Indeed, it is one of the sportswriter’s mightiest challenges - sneaking in references to Daffy, Donald, duck bills, duck tails (or tales), stacks of quacks, duck l’orange, Howard the, etc., without boring the jaded reader who has been deluged with these stale chestnuts each time Oregon loses a football game.

But despite that the Oregon Ducks of 1994 lost the Rose Bowl to the Nittany Lions of Penn State 38-20 on Monday, this is no time for fowl language.

These Ducks are unworthy of levity, undeserving of ridicule. They are above birdbrained barbs.

The Ducks played like Lions. Actually, they played with the Lions, at least for most of the game.

They put their hearts and talents on display in bars and living rooms across the land. They exhibited a dynamic, if occasionally errant, offense and a defense undaunted by the challenge of playing a storied team with an icon for a coach in hot pursuit of a national crown.

Oregon did OK.

“I don’t think the score indicated how we played,” linebacker Jeremy Asher said.

The oddsmakers made Penn State a 17-point favorite, and they were on the money, which is where they prefer to be.

The Ducks weren’t concerned with that. They didn’t come here to be roasted and served to a pack of Lions that needed a rout to gain its goal of being No. 1.

“We didn’t come here for a moral victory,” Oregon coach Rich Brooks said. “We came to win the football game.”

In the beginning, that would have seemed like so much football-coach bluster, because the first time Penn State had the ball, Ki-Jana Carter proved the shortest distance between two points is through Oregon’s defense. He raced 83 yards for a touchdown on the Lions’ first play.

To the Ducks’ credit, they did not crack under pressure. (The fact I didn’t say “quack” under pressure speaks to the profound effect this Oregon performance had on my belief system.)

Quarterback Danny O’Neil, who made a few bonehead mistakes but generally played well, led an 80-yard drive in five plays that tied it at 7 and, more importantly, served notice that if Penn State was using this game to make a statement, it should at least expect a rebuttal.

“Oregon made us look bad at times because they played well,” Lions coach Joe Paterno said later.

At the end of the first half, Oregon’s O’Neil didn’t keep track of the time too well.
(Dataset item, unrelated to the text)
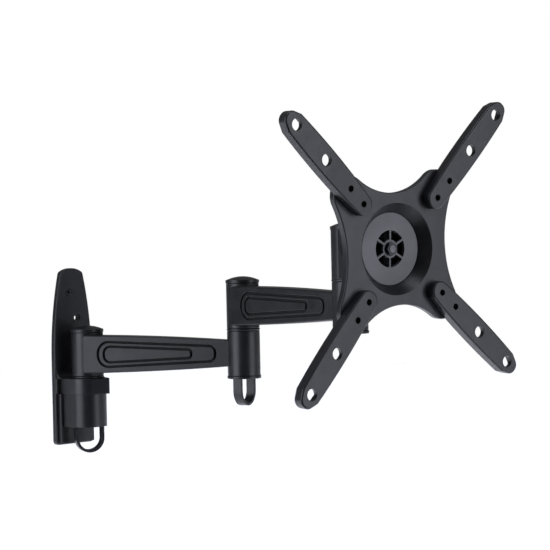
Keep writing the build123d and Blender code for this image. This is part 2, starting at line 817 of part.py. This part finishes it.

Suffice to say that if he were managing our nuclear-weapons program in the ‘60s the way he managed the clock then, we’d all be eating borscht right now.

Instead of throwing into the end zone, or out of bounds, he threw short and time ran out. “Poor choice on my part,” he fessed up later, ending much speculation on whether it was or not.

In the fourth quarter, the Ducks’ migratory pattern did not include the end zone. Oh, they scored with 2:44 left, but all that did was send a few hundred thousand gamblers scurrying for their rosary beads.

It was garbage time by then, plain and simple, and not because Penn State ground the Ducks into so much pate. No, our feathered friends just made a couple of dopey mistakes, like allowing a 72-yard kickoff return by Penn State’s Ambrose Fletcher in the third quarter, which set up the go-ahead touchdown and a 21-14 lead, and an interception of O’Neil, which enabled Carter to score from 3 yards out for a 28-14 advantage.

The Oregon Ducks came to Pasadena to win the Rose Bowl. They failed. But they emerged with a consolation prize that shouldn’t be discarded.

They showed the nation that the champions of the Pacific-10 Conference play superb and gutsy football, and they are to be respected.

“I don’t want to say this was a dream season, because in a dream season we would have won the Rose Bowl,” O’Neil said. “But this was a dream team.”

You can still tell all the Duck jokes you want. They’re just not as funny anymore.